A lot of bands this last year did exactly that, and I'm sure they cashed in nicely. The Police, Rage Against the Machine, Stone Temple Pilots, even the Spice Girls, put together a reunion and hopped on the festival tour. None of them, though, to my knowledge have released new material. My Bloody Valentine was rumored to be putting together a follow-up to their 1991 masterpiece Loveless, seventeen years later. The frontman Kevin Shields said they were "100% going to make another... record unless we die or something," but that was last January.

Portishead, however, one of the trip-hop pioneers of the mid-90s, put out their first new material in over a decade in October. It's called Third, and it's a lot different than their previous two albums. Although the trio reformed with the same lineup, I'm happy to see that the group has developed since they last left us. Not necessarily for better or worse, but at least they're not pumping out the same old recipe, like the Sex Pistols or the Eagles, just to collect a paycheck.

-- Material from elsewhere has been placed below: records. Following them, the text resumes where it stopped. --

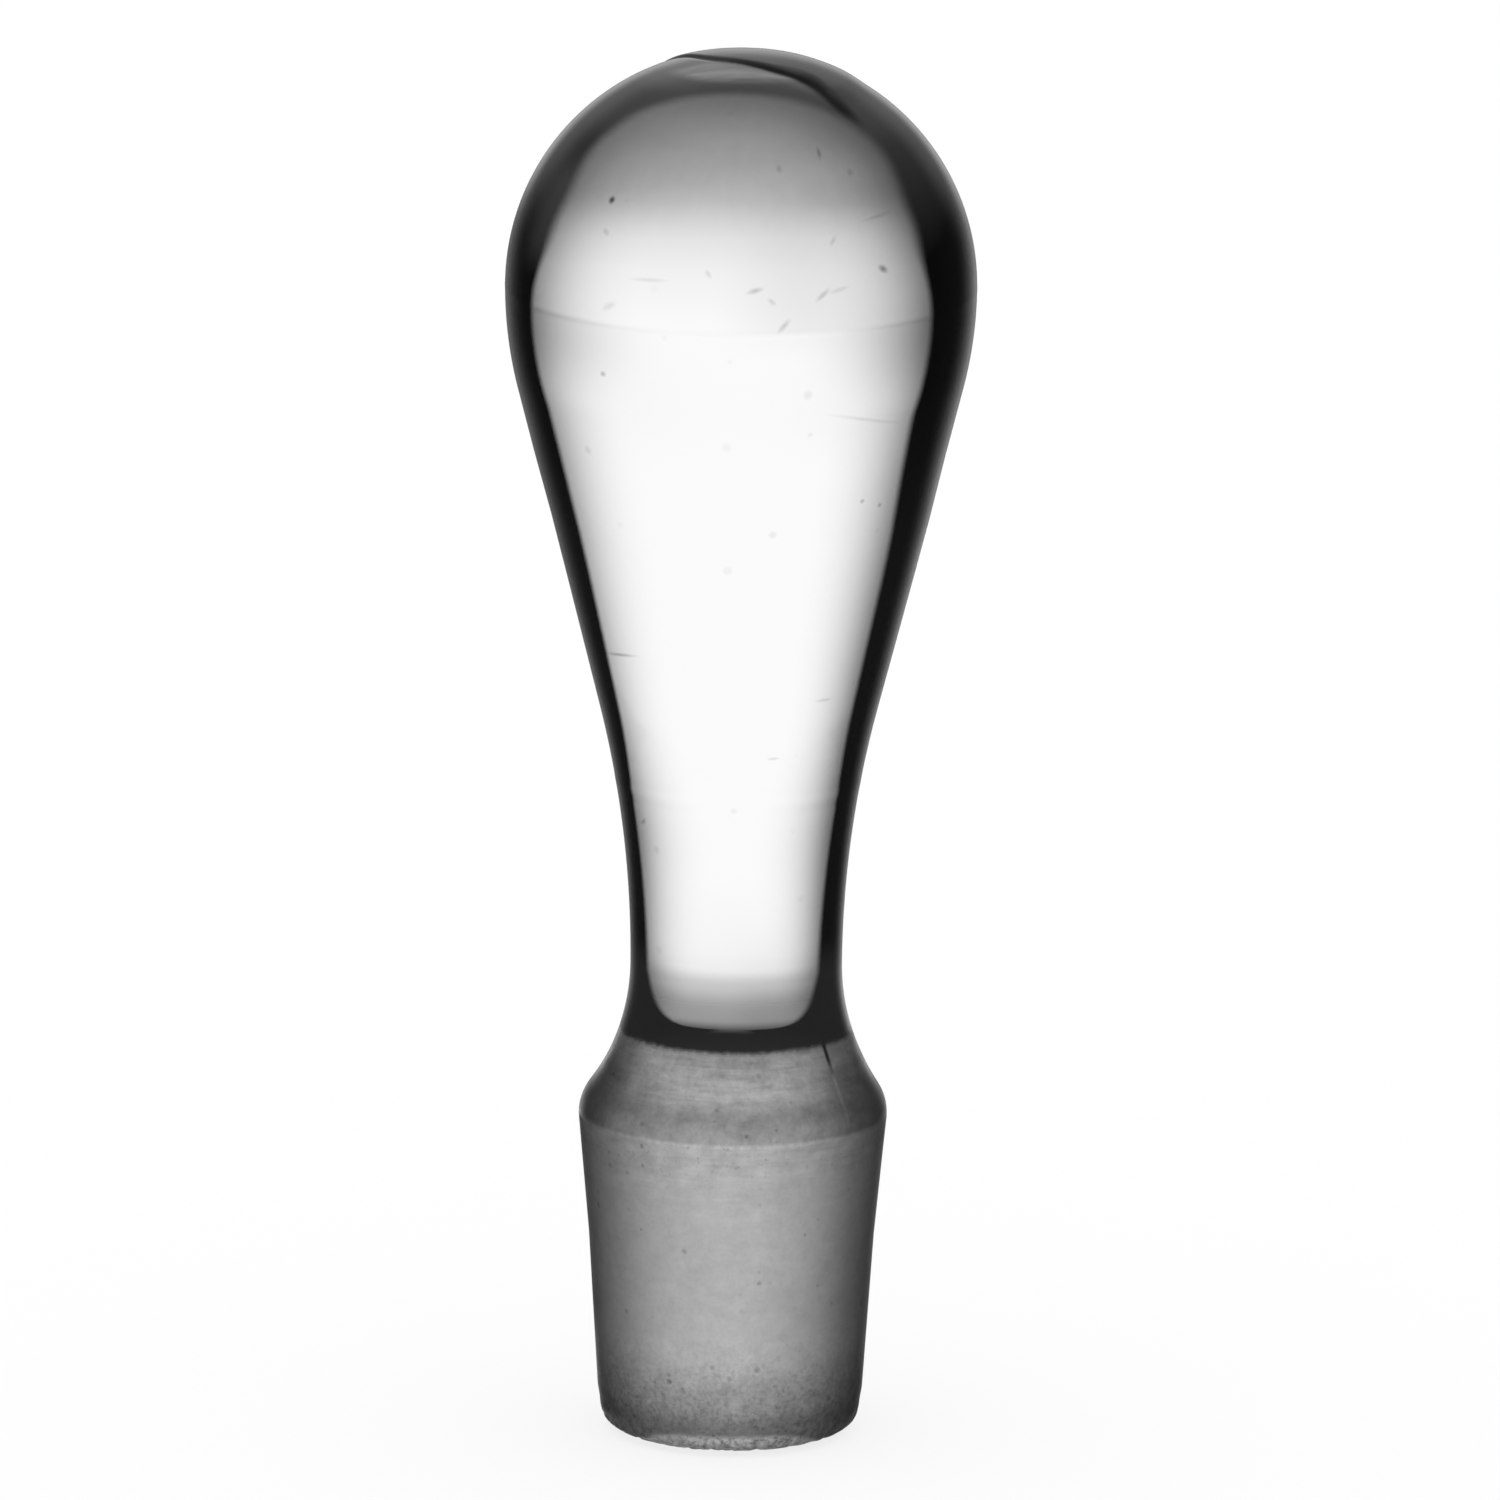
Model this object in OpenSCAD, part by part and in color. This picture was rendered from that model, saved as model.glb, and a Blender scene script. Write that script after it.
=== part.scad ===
// Solid pressed-glass stopper: a tall drop-shaped handle, a slim neck, a flared
// shoulder and a ground cone that seals the neck of a laboratory bottle.
// Everything is one solid of glass, turned about the vertical axis. The stopper
// stands on the flat end of its cone: the origin is the middle of that face and
// +Z runs up through the handle. -Y is the front.

/* [Ground cone] */
// Diameter at the shoulder, the widest place of the ground cone
shoulder_d = 19; // [18:0.1:20.5]
// Height of the shoulder above the base
shoulder_z = 19.75; // [18.5:0.25:21]
// Diameter where the steeper upper part of the cone meets the lower part
cone_mid_d = 17.6; // [17.2:0.1:17.9]
// Height of that change of taper above the base
cone_mid_z = 12.25; // [9:0.25:14]
// Diameter at the small end, just above the rounded edge
cone_end_d = 16.24; // [15:0.02:17]
// Radius of the rough rounded edge around the base
base_edge_r = 1.5; // [0.5:0.1:3]

/* [Shoulder and neck] */
// Radius of the convex rounding on top of the shoulder
shoulder_round_r = 3.05; // [2:0.05:4]
// Diameter of the neck at its narrowest
neck_d = 13.02; // [12:0.02:14]
// Height of the narrowest place of the neck above the base
neck_z = 29.35; // [28.5:0.05:31]
// Radius of the long hollow curve from the neck up into the handle
neck_hollow_r = 66; // [50:1:80]

/* [Handle] */
// Greatest diameter of the drop-shaped handle
handle_d = 28.8; // [26:0.1:31]
// Height of that greatest diameter above the base
equator_z = 71.85; // [68:0.05:76]
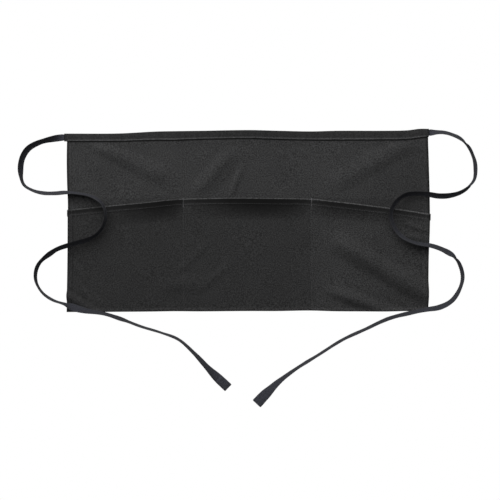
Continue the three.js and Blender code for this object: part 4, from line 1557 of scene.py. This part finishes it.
@dataclass
class Studio:
    """The camera straight above, a white floor and soft light from the upper left."""

    centre: tuple[float, float] = (0.0044, -0.05)
    across: float = 0.845
    lens: float = 85.0
    sensor: float = 36.0
    dome: float = 0.15
    floor_size: float = 12.0
    floor_drop: float = 0.0004
    floor_tone: float = 0.4
    lights: tuple[Softbox, ...] = (Softbox("key_light", (-0.95, 1.85, 2.05), 3.6, 127.0),)

    def set_camera(self) -> Object:
        """Puts the camera straight above the apron, as high as its lens needs to take it all in."""
        data = bpy.data.cameras.new("camera")
        data.lens, data.sensor_width, data.clip_end = self.lens, self.sensor, 50.0
        camera = bpy.data.objects.new("camera", data)
        camera.location = (*self.centre, self.across * self.lens / self.sensor)
        bpy.context.scene.collection.objects.link(camera)
        bpy.context.scene.camera = camera
        return camera

    def lay_floor(self) -> Object:
        """Lays the white floor."""
        bpy.ops.object.select_all(action="DESELECT")
        bpy.ops.mesh.primitive_plane_add(size=self.floor_size, location=(0, 0, -self.floor_drop))
        floor = bpy.context.object
        floor.name = "floor"
        made = bpy.data.materials.new("white_floor")
        made.use_nodes = True
        shader = made.node_tree.nodes["Principled BSDF"]
        shader.inputs["Roughness"].default_value = 0.9
        shader.inputs["Specular IOR Level"].default_value = 0.0
        shader.inputs["Emission Color"].default_value = (1, 1, 1, 1)
        camera_ray = add_node(made.node_tree, "ShaderNodeLightPath").outputs["Is Camera Ray"]
        made.node_tree.links.new(camera_ray, shader.inputs["Emission Strength"])
        bounce = maths(made.node_tree, "MULTIPLY_ADD", camera_ray, -self.floor_tone, self.floor_tone)
        made.node_tree.links.new(bounce, shader.inputs["Base Color"])
        floor.data.materials.append(made)
        return floor

    def light(self) -> None:
        """Sets up the dome and the softboxes."""
        world = bpy.data.worlds.new("studio")
        bpy.context.scene.world = world
        world.use_nodes = True
        tree = world.node_tree
        sky = tree.nodes["Background"]
        sky.inputs["Color"].default_value = (1, 1, 1, 1)
        camera_ray = add_node(tree, "ShaderNodeLightPath").outputs["Is Camera Ray"]
        power = maths(tree, "MULTIPLY_ADD", camera_ray, 1.0 - self.dome, self.dome)
        tree.links.new(power, sky.inputs["Strength"])
        for lamp in self.lights:
            lamp.light()
        settings = bpy.context.scene.view_settings
        settings.view_transform, settings.look = "Standard", "None"
        settings.exposure, settings.gamma = 0.0, 1.0


@dataclass
class Apron:
    """The whole apron."""

    twill: ClothFinish = ClothFinish("black_twill", (0.031, 0.031, 0.0315), Weave.PANEL_TWILL)
    # The pockets' twill is the panel's twill made darker: painted shade over the pockets.
    shaded_pocket_twill: ClothFinish = ClothFinish(
        "black_twill_pocket_shaded", (0.0212, 0.0212, 0.0215), Weave.PANEL_TWILL, mottle=4.4
    )
    tape: ClothFinish = ClothFinish(
        "black_tape", (0.0215, 0.0222, 0.0278), Weave.TAPE_TWILL, roughness=0.85, specular=0.12, mottle=1.6
    )
    thread: ThreadFinish = ThreadFinish()
    dark_thread: ThreadFinish = ThreadFinish("dark_sewing_thread", (0.028, 0.028, 0.03))
    tack_thread: ThreadFinish = ThreadFinish("tack_thread", (0.13, 0.13, 0.135))

    def build(self) -> None:
        """Builds the tapes first, then the cloth and its sewing."""
        groups = {"twill_weave": twill_group(), "dye_and_lint": wear_group()}
        tape, thread = self.tape.material(groups), self.thread.material(groups)
        dark_thread = self.dark_thread.material(groups)
        ties = (
            Tie("left_tape", "tie_left", -1, LEFT_ROUTE, LEFT_POSTURE, 16.0),
            Tie("right_tape", "tie_right", 1, RIGHT_ROUTE, RIGHT_POSTURE, 18.2),
        )
        for tie in ties:
            tie.build(tape)
        twill = self.twill.material(groups)
        ApronPanel().build(twill)
        Waistband().build(twill)
        PocketPanel().build(self.shaded_pocket_twill.material(groups))
        needle, seams = Needlework(), Seams()
        needle.sew("band_stitching", seams.band(), thread)
        needle.sew("mouth_stitching", seams.mouth(), thread)
        needle.sew("side_stitching", seams.sides(), dark_thread)
        needle.sew("divider_stitching", seams.dividers(), dark_thread)
        needle.sew("bar_tacks", seams.tacks(), self.tack_thread.material(groups))
        for tie in ties:
            needle.sew(f"{tie.name}_stitching", tie.seams(), dark_thread)


def main() -> None:
    """Builds the scene."""
    logging.basicConfig(level=logging.INFO, format="%(message)s")
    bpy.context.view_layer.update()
    studio = Studio()
    studio.set_camera()
    Apron().build()
    studio.lay_floor()
    studio.light()


if __name__ == "__main__":
    main()
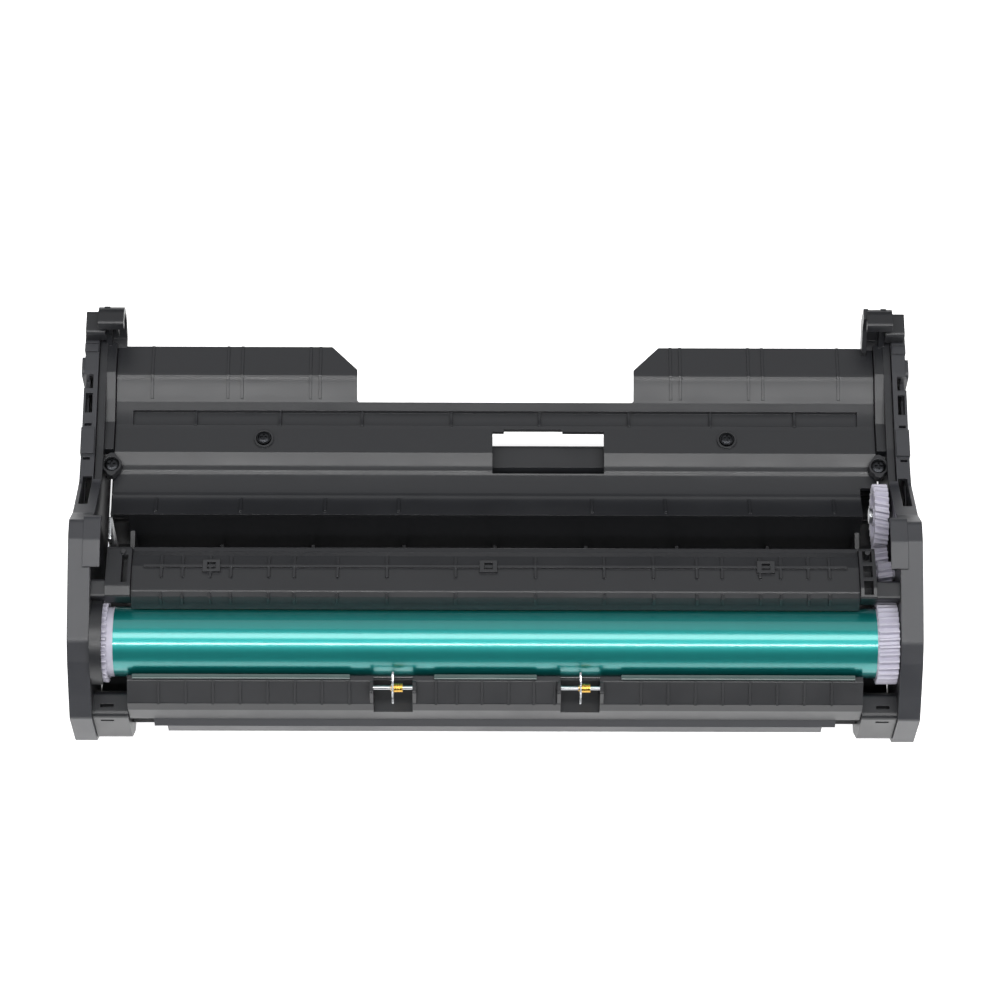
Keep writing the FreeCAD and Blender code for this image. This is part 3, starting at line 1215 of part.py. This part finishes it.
# The origin is under the middle of the whole, at the feet's level.
extent = FreeCAD.BoundBox()
for node in NODES.values():
    extent.add(node.Shape.BoundBox)
ORIGIN_Y = extent.Center.y
for label, node in NODES.items():
    node.Placement.Base = node.Placement.Base - FreeCAD.Vector(0, ORIGIN_Y, 0)
    node.Shape.exportStep(f"parts/{label}.step")
print(len(NODES), "nodes written")
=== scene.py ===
# %% [markdown]
# # A laser printer's drum unit, seen from above and in front
#
# The real object is a wide carriage of moulded black plastic. A coated drum lies along its front edge, white
# gears drive it at the right end, and a curved cover with two flaps closes the rear. The solids come from the
# CAD frame, which is already in metres. This lesson gives each of them the finish of the real material, adds the
# small fittings that a moulding tool leaves or a screwdriver meets, and sets up a pale studio.

import math

import bmesh
import bpy
from mathutils import Matrix, Vector


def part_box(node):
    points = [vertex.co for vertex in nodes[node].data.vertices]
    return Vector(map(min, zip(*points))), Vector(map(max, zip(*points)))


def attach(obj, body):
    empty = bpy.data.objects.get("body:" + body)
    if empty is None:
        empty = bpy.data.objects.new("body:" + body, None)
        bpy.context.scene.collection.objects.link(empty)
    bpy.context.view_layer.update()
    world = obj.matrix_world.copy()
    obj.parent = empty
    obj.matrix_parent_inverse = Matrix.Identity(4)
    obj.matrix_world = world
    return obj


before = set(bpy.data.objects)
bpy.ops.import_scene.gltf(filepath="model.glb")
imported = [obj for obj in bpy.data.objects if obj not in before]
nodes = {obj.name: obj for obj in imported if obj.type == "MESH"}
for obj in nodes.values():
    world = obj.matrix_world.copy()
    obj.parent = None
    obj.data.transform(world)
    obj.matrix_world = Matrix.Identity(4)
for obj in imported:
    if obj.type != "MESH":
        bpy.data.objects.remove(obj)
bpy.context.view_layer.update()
MM = 0.001

# %% [markdown]
# ## Colour and nodes
#
# Colours are chosen as sRGB hex values, the way a picture editor shows them, and shaders need linear light. One
# function turns the first into the second. Another adds one shader node with its settings and its links, so that
# each material below reads as a list of what feeds what. Every surface varies a little between two colours, so
# mixing them by a factor has a function too.

# %% Helpers for materials
MIX_A, MIX_B, MIX_RESULT = 6, 7, 2  # the colour sockets of a Mix node, which share their names with others
NOISE_LOW, NOISE_HIGH = 0.3, 0.7  # most values of a noise lie between these


def colour(hex_code):
    """Linear RGBA of an sRGB hex colour such as "#1f2023"."""
    channels = [int(hex_code[place:place + 2], 16) / 255 for place in (1, 3, 5)]
    linear = [c / 12.92 if c <= 0.04045 else ((c + 0.055) / 1.055) ** 2.4 for c in channels]
    return (*linear, 1.0)


def add_node(material, kind, settings=(), inputs=()):
    """Adds one node: settings are its properties, inputs its socket values or the sockets that feed them."""
    node = material.node_tree.nodes.new(kind)
    for name, value in dict(settings).items():
        setattr(node, name, value)
    for name, value in dict(inputs).items():
        if isinstance(value, bpy.types.NodeSocket):
            material.node_tree.links.new(value, node.inputs[name])
        else:
            node.inputs[name].default_value = value
    return node


def blend(material, factor, low, high):
    """Mixes two colours by a factor."""
    mix = add_node(material, "ShaderNodeMix", {"data_type": "RGBA"}, {"Factor": factor, MIX_A: low, MIX_B: high})
    return mix.outputs[MIX_RESULT]


def spread(material, pattern, low, high):
    """Turns a noise into a value between two limits."""
    span = add_node(material, "ShaderNodeMapRange", {},
                    {"Value": pattern, "From Min": NOISE_LOW, "From Max": NOISE_HIGH, "To Min": low, "To Max": high})
    return span.outputs["Result"]


def new_material(name):
    """An empty material and its output node."""
    material = bpy.data.materials.new(name)
    material.use_nodes = True
    material.node_tree.nodes.clear()
    output = material.node_tree.nodes.new("ShaderNodeOutputMaterial")
    return material, output


def finish_material(material, output, shader):
    """Joins the shader to the output, and gives the material back."""
    material.node_tree.links.new(shader.outputs[0], output.inputs["Surface"])
    return material


print("white is", colour("#ffffff"), "and mid grey is", round(colour("#808080")[0], 3))

# %% [markdown]
# ## The cover's smooth sag
#
# The cover's solid has flat strips that meet in soft creases, while the real panel sags in one smooth curve from
# its front edge to the middle crease, and in another from the groove to the flaps' crease. The difference is at
# most 2 mm, so it goes into the shading: a curve over the depth of the cover gives the height to add, and a Bump
# node turns it into a slope.

# %% The height that makes the cover's strips one smooth sag
COVER_FRONT, COVER_REAR = -0.5 * MM, 65.1 * MM  # the cover's front and rear edges, in the frame
COVER_SWELL = (  # depth behind the front edge and height to add, in mm, and whether the line bends sharply there
    (0, 0.0, True), (4.8, 0.16, False), (9.6, 1.2, True), (14.6, 1.01, False), (19.6, 1.79, True),
    (22.6, 1.36, False), (25.6, 1.28, True), (36.6, 1.28, True), (40.6, 0.53, False), (44.6, 0.22, True),
    (49.1, 0.08, False), (53.6, 0.53, True), (65.6, 0.53, True))


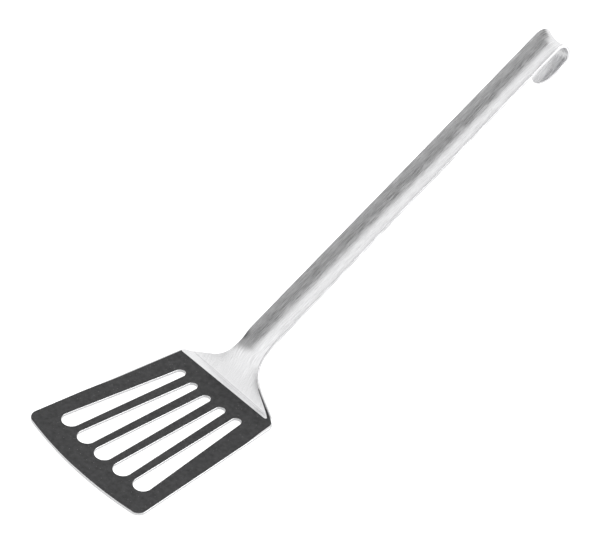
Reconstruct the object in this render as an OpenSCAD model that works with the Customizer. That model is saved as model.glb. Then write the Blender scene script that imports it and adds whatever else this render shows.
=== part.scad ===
// Slotted turner for fish: one pressed steel sheet with a non-stick coat on its blade.
// X runs across the blade, +Y from the blade to the hook, +Z up.
// The origin is on the surface that the blade lies on, below the middle of the whole length.

/* [Sheet] */
// Thickness of the steel sheet
sheet_t = 2; // [1.5:0.1:2.5]
// Thickness of the non-stick coat on the blade's top
coat_t = 0.15; // [0.1:0.05:0.3]

/* [Blade] */
// Width of the blade across its front corners, before they are rounded
blade_front_w = 100; // [90:1:120]
// Width of the blade across its rear corners, before they are rounded
blade_rear_w = 80; // [72:1:90]
// Length of the blade from its front corners to its rear corners
blade_len = 107.5; // [102:0.5:130]
// How far the middle of the front edge stands ahead of its corners
front_bulge = 5; // [2:0.5:10]
// Radius of the two front corners
front_corner_r = 6; // [2:0.5:10]
// Radius of the two rear corners
rear_corner_r = 5; // [2:0.5:8]

/* [Slots] */
// Number of slots
slot_count = 5; // [2:1:5]
// Length of a slot between the centres of its round ends
slot_len = 75; // [40:1:78]
// Distance from the front edge to the centre of a slot's front end
slot_front_margin = 20.5; // [14:0.5:23]
// Width of a slot at its front end
slot_front_w = 11.1; // [6:0.1:12.5]
// Width of a slot at its rear end
slot_rear_w = 5.8; // [4.5:0.1:8]
// Distance between the front ends of two slots
slot_front_pitch = 16; // [14:0.1:18]
// Distance between the rear ends of two slots
slot_rear_pitch = 12.4; // [10:0.1:15]

/* [Neck] */
// Angle between the shoulder's edge and the blade's rear edge
shoulder_angle = 28.5; // [24:0.5:40]
// Radius of the hollow curve between shoulder and neck
neck_fillet_r = 23.5; // [15:0.5:30]
// Flat length between the blade's rear corners and the upward bend
bend_start = 2; // [1:0.5:6]
// Radius of the upward bend, on the top face
bend_r = 6.5; // [5:0.5:12]
// Steepest slope of the neck
neck_angle = 60; // [45:1:65]
// Straight length at the steepest slope
neck_straight = 3.5; // [1:0.5:10]
// Radius of the long curve that leans the neck back to the handle's slope
lean_r = 58; // [40:1:80]

/* [Handle] */
// Slope of the handle above the blade
handle_angle = 30.7; // [20:0.1:40]
// Straight length of the handle, from the neck's curve to the hook
handle_len = 232.5; // [150:1:280]
// Width between the handle's rims at the neck
neck_w = 19.2; // [16:0.1:24]
// Width between the handle's rims at the hook
hook_w = 17.2; // [14:0.1:22]
// Depth of the channel pressed along the handle
channel_depth = 4.1; // [2:0.1:6]
// Length over which the channel deepens, from the blade's rear corners
channel_run_in = 19; // [14:1:30]
// Length over which the channel fades out before the hook
channel_run_out = 30; // [15:1:60]

/* [Hook] */
// Inner radius of the hanging hook
hook_inner_r = 7.2; // [5:0.1:12]
// Straight length of the hook's tongue, up to its round tip
tongue_len = 9.5; // [4:0.5:30]
// Amount by which bending thins the sheet at the hook, on each side
hook_thinning = 0.05; // [0.03:0.01:0.1]

/* [Hidden] */

$fn = 96;

// Largest lengthwise spacing of the pressed sheet's rings, stretch by stretch
bend_step = 0.9;
neck_step = 2;
handle_step = 24;
fade_step = 3;
// Facets across the channel
channel_facets = 14;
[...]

If you listened to Beth Gibbons' solo project, you might have agreed that she needed her Portishead boys behind her. Her smoky, haunting voice has lost none of its dark sex appeal, but she has unmistakably strayed from the recognizable choruses she used to write. Instead her vocals hang in the breeze like eerie missives on a Halloween night, offering no clear direction home. Now that she's back with the band, the music gives those whispers the electronic muscle needed to give the songs meat and backbone.

As stringy guitars and wavering strings set the mood to brooding, beats and distortion drop in on you like steel doors crashing shut. Even when you're not listening to what Gibbons is singing, the message sounds foreboding. I wouldn't recommend this album if you're pouring wine for a date over dinner, but it might work well if you recently had a date walk out on you. Pour yourself a tall glass of absinthe and let the notes paint the evening different colors. When the song "Hunter" sneaks into the trippy synthesizer section, you'll think to yourself that there are better things than clarity and elation.